Le théâtre aura-t-il plus de chance ? Baptiste Amann donne le troisième volet de ce qu’il a appelé « Des territoires » : son aventure théâtrale a commencé en 2016, s’est poursuivie en 2017. Dans le volet, Des territoires (Nous sifflerons la Marseillaise…) Baptiste Amann s’empare de la question du territoire qu’il connaît bien et à laquelle il insuffle l’épaisseur de la vie, du présent mais aussi du passé, ses personnages devenant des acteurs de 1789. Le second volet, « Des territoires… (D’une prison l’autre…) », a d’abord été joué à Marseille puis au théâtre de la Bastille : « Baptiste Amann connaît la banlieue, même s’il n’emploie jamais ce mot-là pour dire d’où il vient. Il lui préfère celui de « territoires ». De ces territoires que l’on a dit beaucoup, ces dernières années, perdus par la République, Baptiste Amann est en effet issu, lui qui est né, en 1986, dans une cité d’Avignon […] Mais c’est bien ancré sur le territoire de l’art et de la littérature qu’il choisit de parler de cette réalité-là, dans sa trilogie qui raconte l’histoire d’une bande de jeunes gens de la cité », écrit Fabienne Darge. Le troisième volet, Des territoires (… et tout sera pardonné ?), accentue encore cet ancrage de l’histoire dans la société actuelle et justement là où le bât blesse…

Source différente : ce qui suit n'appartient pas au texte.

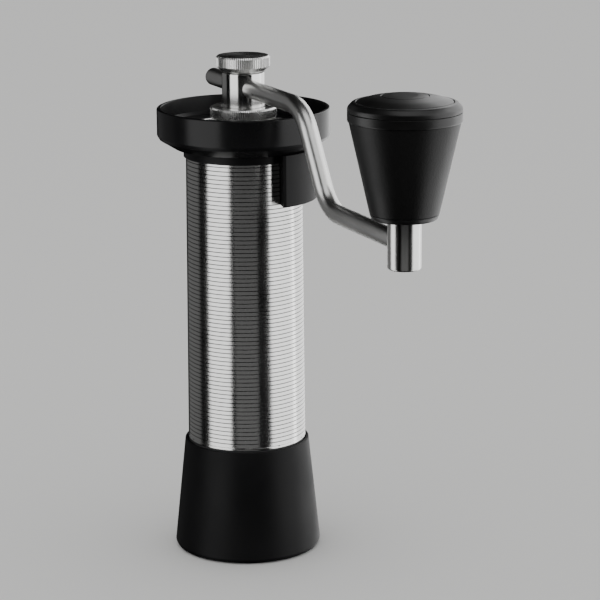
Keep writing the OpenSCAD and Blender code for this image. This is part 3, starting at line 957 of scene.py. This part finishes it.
class GRINDER_OT_dial(bpy.types.Operator):
    """Builds the knurled grind dial and the knurled thumb screw"""

    bl_idname = "grinder.dial"
    bl_label = "Dial and thumb screw"

    def execute(self, context):
        settings = context.scene.grinder_knurls
        tree = flute_tree("knurled_steel")
        self.make_dial(tree, settings)
        self.make_screw(tree, settings)
        dress("inner_steel", "thumb_screw_washer")
        return {"FINISHED"}

    def make_dial(self, tree, settings):
        foot, top = (corner.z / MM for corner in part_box("grind_dial"))
        rim = radius_of("grind_dial") / MM
        under = top - 5
        dial = lathe("grind_dial_turned", [
            (4.02, foot), (6.6, foot, 0.2), (6.6, under, 0.3), (rim - 0.7, under, 0.2),
            (rim - 0.35, under + 0.35), (rim, under + 0.8, 0.2), (rim, top - 0.7, 0.1),
            (rim - 0.6, top, 0.1), (9.8, top, 0.15), (9.8, top - 3.8), (4.02, top - 3.8),
        ], closed=True, segments=settings.dial_flutes * 6, steps=3)
        tree.run(dial, {"Flutes": settings.dial_flutes, "Rim radius": rim * MM, "Depth": settings.depth})
        smooth(dial, 24)
        fit(dial, "knurled_steel", "dial", "dial_steel", "grind_dial")

    def make_screw(self, tree, settings):
        tip, top = (corner.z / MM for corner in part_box("thumb_screw"))
        rim = radius_of("thumb_screw") / MM
        seat = top - 7.05
        screw = lathe("thumb_screw_turned", [
            (0, tip), (2.98, tip, 0.3), (2.98, seat), (9.3, seat, 0.2), (rim - 0.35, top - 4.95, 0.1),
            (rim, top - 4.6, 0.1), (rim, top - 0.75, 0.1), (rim - 0.7, top, 0.1), (0, top),
        ], segments=settings.screw_flutes * 6, steps=3)
        tree.run(screw, {"Flutes": settings.screw_flutes, "Rim radius": rim * MM, "Depth": settings.depth})
        smooth(screw, 24)
        fit(screw, "knurled_steel", "screw", "screw_steel", "thumb_screw")


class GRINDER_OT_hub(bpy.types.Operator):
    """Builds the polished crank hub, drilled for the bar, and its grub screw"""

    bl_idname = "grinder.hub"
    bl_label = "Crank hub"

    def execute(self, context):
        foot, top = (corner.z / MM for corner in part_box("crank_hub"))
        radius = radius_of("crank_hub") / MM
        bar_z = BAR_HIGH.z - BAR_RADIUS
        grub_z = (low_z("hub_grub_screw") + high_z("hub_grub_screw")) / 2
        hub = lathe("crank_hub_turned", [(0, foot), (radius, foot, 0.3), (radius, top, 0.35), (0, top)])
        drill(hub, BAR_RADIUS + 0.02 * MM, (-0.02, 0, bar_z), (0.02, 0, bar_z), segments=96)
        drill(hub, 3 * MM, (0, 0, bar_z), (0, 0, 0.24))
        drill(hub, 3.926 * MM, (0, 0, foot * MM - 0.001), (0, 0, foot * MM + 5.4 * MM), segments=6)
        drill(hub, 1.5 * MM, (0, 0.003, grub_z), (0, 0.013, grub_z), segments=48)
        fit(hub, "polished_steel", "axle_set", "hub_steel", "crank_hub")
        dress("dark_steel", "hub_grub_screw")
        return {"FINISHED"}


class GRINDER_OT_crank(bpy.types.Operator):
    """Bends the crank bar and turns the post at its end"""

    bl_idname = "grinder.crank"
    bl_label = "Crank bar and post"

    def execute(self, context):
        settings = context.scene.grinder_crank
        high = BAR_HIGH.z - BAR_RADIUS
        low = BAR_LOW.z + BAR_RADIUS
        run = (high - low) / tan(settings.slant)
        path = [
            (BAR_LOW.x, 0, high), (settings.bend_x, 0, high), (settings.bend_x + run, 0, low),
            (BAR_HIGH.x, 0, low),
        ]
        bar = point_object("crank_bar_bent", path, [(0, 1), (1, 2), (2, 3)])
        bar_tree("bar_steel").run(bar, {"Radius": BAR_RADIUS, "Bend radius": settings.bend_radius})
        recalculated(bar)
        smooth(bar, 50)
        cut = bar.modifiers.new("Tip round", "BEVEL")
        cut.width = settings.tip_round
        cut.segments = 4
        cut.angle_limit = radians(60)
        bake(bar)
        smooth(bar, 50)
        fit(bar, "bar_steel", "crank", "bar_steel", "crank_bar")
        self.make_post(low)
        dress("inner_steel", "knob_washer", "knob_screw")
        return {"FINISHED"}

    def make_post(self, bar_z):
        foot, top = POST_LOW.z / MM, POST_HIGH.z / MM
        shoulder = low_z("knob_core") / MM - 0.3
        radius = (POST_HIGH.y - POST_LOW.y) / 2 / MM
        post = lathe("knob_post_turned", [
            (0, foot), (radius, foot, 0.9), (radius, shoulder, 0.35), (3, shoulder), (3, top, 0.2), (0, top),
        ], centre_x=CRANK_REACH)
        drill(
            post, BAR_RADIUS + 0.01 * MM,
            (CRANK_REACH - 0.02, 0, bar_z), (BAR_HIGH.x, 0, bar_z), segments=96)
        drill(post, 1.5 * MM, (CRANK_REACH, 0, 0.212), (CRANK_REACH, 0, 0.232))
        fit(post, "post_steel", "crank", "hub_steel", "knob_post")


class GRINDER_OT_knob(bpy.types.Operator):
    """Turns the knob's core, its grained sleeve and its cap"""

    bl_idname = "grinder.knob"
    bl_label = "Knob"

    def execute(self, context):
        foot = low_z("knob_core") / MM
        seam = high_z("knob_core") / MM
        radius = (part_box("knob_core")[1].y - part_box("knob_core")[0].y) / 2 / MM
        grip_foot, band = (corner.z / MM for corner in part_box("knob_grip"))
        grip_top = (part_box("knob_grip")[1].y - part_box("knob_grip")[0].y) / 2 / MM
        nose = 13.7
        wall = 1.4
        core = lathe("knob_core_turned", [
            (5, foot), (nose - 0.8, foot, 0.9), (nose, grip_foot - 0.1, 0.3), (nose - wall, grip_foot - 0.05),
            (grip_top - wall, band + 0.05), (radius - 0.15, band + 0.05, 0.1), (radius, band + 0.5, 0.3),
            (radius, seam - 0.05, 0.25), (14, seam - 0.05), (14, 222), (8, 222), (8, 221), (5, 221),
        ], CRANK_REACH, closed=True)
        fit(core, "knob_satin", "knob", "knob_black", "knob_core")
        grip = lathe("knob_grip_turned", [
            (nose - wall + 0.02, grip_foot), (nose, grip_foot, 0.2), (grip_top, band, 0.2),
            (grip_top - wall + 0.02, band),
        ], CRANK_REACH, closed=True)
        fit(grip, "knob_grain", "knob", "knob_black", "knob_grip")
        self.make_cap(seam, radius)
        dress("brass", "knob_lower_bush", "knob_upper_bush")
        return {"FINISHED"}

    def make_cap(self, seam, radius):
        top = high_z("knob_cap") / MM
        cap = lathe("knob_cap_turned", [
            (0, seam + 0.1), (12, seam + 0.1), (12, seam - 2.7), (13.9, seam - 2.7), (13.9, seam + 0.05),
            (radius, seam + 0.05, 0.3), (radius, seam + 1.6, 2), (radius - 1.8, seam + 3.6, 1.5),
            (19.2, seam + 3.85, 0.15), (18.95, seam + 3.5), (18.65, seam + 3.95, 0.15), (14.5, top - 1.2, 20),
            (9.5, top - 0.35, 0.1), (9.25, top - 0.65), (9, top - 0.3, 0.1), (5, top - 0.06, 6), (0, top),
        ], CRANK_REACH)
        fit(cap, "knob_satin", "knob", "knob_cap_black", "knob_cap")


class GRINDER_OT_cup(bpy.types.Operator):
    """Turns the catch cup and drills it for its magnets"""

    bl_idname = "grinder.cup"
    bl_label = "Catch cup"

    def execute(self, context):
        foot, top = (corner.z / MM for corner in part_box("catch_cup"))
        wide = radius_of("catch_cup") / MM
        rim = 28.3
        ledge = high_z("cup_magnets") / MM + 0.01
        cup = lathe("catch_cup_turned", [
            (0, foot), (wide - 0.8, foot, 0.6), (wide + 0.01, 2.2, 1.2), (rim, top, 0.4),
            (rim - 1.4, top, 0.3), (rim - 1.4, ledge), (21.8, ledge, 0.4), (21.8, ledge - 5, 1),
            (rim - 1, 33, 4), (wide - 2.6, 6, 3),
            (wide - 4.6, 3.5, 1), (0, 3.5),
        ], segments=200)
        for k in range(4):
            turn = radians(45 + 90 * k)
            x, y = 24.2 * MM * cos(turn), 24.2 * MM * sin(turn)
            drill(cup, 2 * MM, (x, y, low_z("cup_magnets")), (x, y, ledge * MM + 0.002), segments=48)
        fit(cup, "cup_paint", "cup", "cup_black", "catch_cup")
        dress("magnet_nickel", "cup_magnets", "ring_magnets")
        dress("rubber", "cup_foot")
        dress("moulded_plastic", "magnet_ring")
        return {"FINISHED"}


class GRINDER_OT_bearings(bpy.types.Operator):
    """Softens the two bridges, sets out the bearing balls and finishes the races, cages and seals"""

    bl_idname = "grinder.bearings"
    bl_label = "Bridges and bearings"

    def execute(self, context):
        tree = ball_tree("ball_steel")
        for side in ("upper", "lower"):
            bridge = cad_copy(f"{side}_bridge_casting", f"{side}_bridge", bevel=0.3 * MM)
            fit(bridge, "machined_aluminium", "housing", "bridge_metal", f"{side}_bridge")
            middle = (low_z(f"{side}_bearing_balls") + high_z(f"{side}_bearing_balls")) / 2
            points = [
                (7.6 * MM * cos(2 * pi * k / 7), 7.6 * MM * sin(2 * pi * k / 7), middle) for k in range(7)
            ]
            balls = point_object(f"{side}_balls_set", points)
            tree.run(balls, {"Ball radius": 1.95 * MM})
            fit(balls, "ball_steel", f"{side}_balls", "ball_steel", f"{side}_bearing_balls")
            dress("race_steel", f"{side}_outer_race", f"{side}_inner_race")
            dress("brass", f"{side}_ball_cage")
            dress("rubber", f"{side}_bearing_seals")
        return {"FINISHED"}


class GRINDER_OT_burrs(bpy.types.Operator):
    """Finishes the burrs, the axle, its spring, nut and washers"""

    bl_idname = "grinder.burrs"
    bl_label = "Burrs and axle"

    def execute(self, context):
        dress("burr_steel", "ring_burr", "cone_burr")
        dress("inner_steel", "burr_lock_ring", "axle", "burr_spring", "burr_washer", "burr_nut")
        dress("inner_steel", "spring_seat_washer")
        dress("brass", "dial_washer")
        return {"FINISHED"}


OPERATORS = (
    GRINDER_OT_stage, GRINDER_OT_barrel, GRINDER_OT_hopper, GRINDER_OT_dial, GRINDER_OT_hub,
    GRINDER_OT_crank, GRINDER_OT_knob, GRINDER_OT_cup, GRINDER_OT_bearings, GRINDER_OT_burrs,
)


class GRINDER_PT_pieces(bpy.types.Panel):
    """Lists the pieces of the grinder"""

    bl_idname = "GRINDER_PT_pieces"
    bl_label = "Hand Coffee Grinder"
    bl_space_type = "VIEW_3D"
    bl_region_type = "UI"
    bl_category = "Grinder"

    def draw(self, context):
        for operator in OPERATORS:
            self.layout.operator(operator.bl_idname)
        for key in SETTINGS:
            group = getattr(context.scene, key)
            box = self.layout.box()
            for name in group.bl_rna.properties.keys():
                if name not in ("rna_type", "name"):
                    box.prop(group, name)


def register():
    for group in SETTINGS.values():
        bpy.utils.register_class(group)
    for key, group in SETTINGS.items():
        setattr(bpy.types.Scene, key, PointerProperty(type=group))
    for operator in OPERATORS:
        bpy.utils.register_class(operator)
    bpy.utils.register_class(GRINDER_PT_pieces)


def unregister():
    bpy.utils.unregister_class(GRINDER_PT_pieces)
    for operator in reversed(OPERATORS):
        bpy.utils.unregister_class(operator)
    for key in SETTINGS:
        delattr(bpy.types.Scene, key)
    for group in SETTINGS.values():
        bpy.utils.unregister_class(group)


def main():
    register()
    for operator in OPERATORS:
        module, name = operator.bl_idname.split(".")
        getattr(getattr(bpy.ops, module), name)()


if __name__ == "__main__":
    main()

Les personnages, déjà présents dans les deux premières pièces, croisent un jeune cinéaste en train de réaliser un film sur la guerre d’Algérie et sur le procès de Djamila Bouhired, accusée de terrorisme et défendue par Me Vergès : « A partir de là, Baptiste Amann tisse ses fils narratifs avec fluidité, passant de l’actualité à l’histoire, et vice-versa, avec bien plus d’aisance que dans les deux premiers épisodes qui, eux, était traversés par la révolution de 1789, avec la figure de Condorcet, et par la Commune de Paris, avec celle de Louise Michel. […] La force de ce troisième épisode est d’ouvrir vers une forme de réparation possible, après le déni et la colère » que le titre choisi suggère. La pièce est jouée au théâtre de la Bastille au mois de décembre 2019.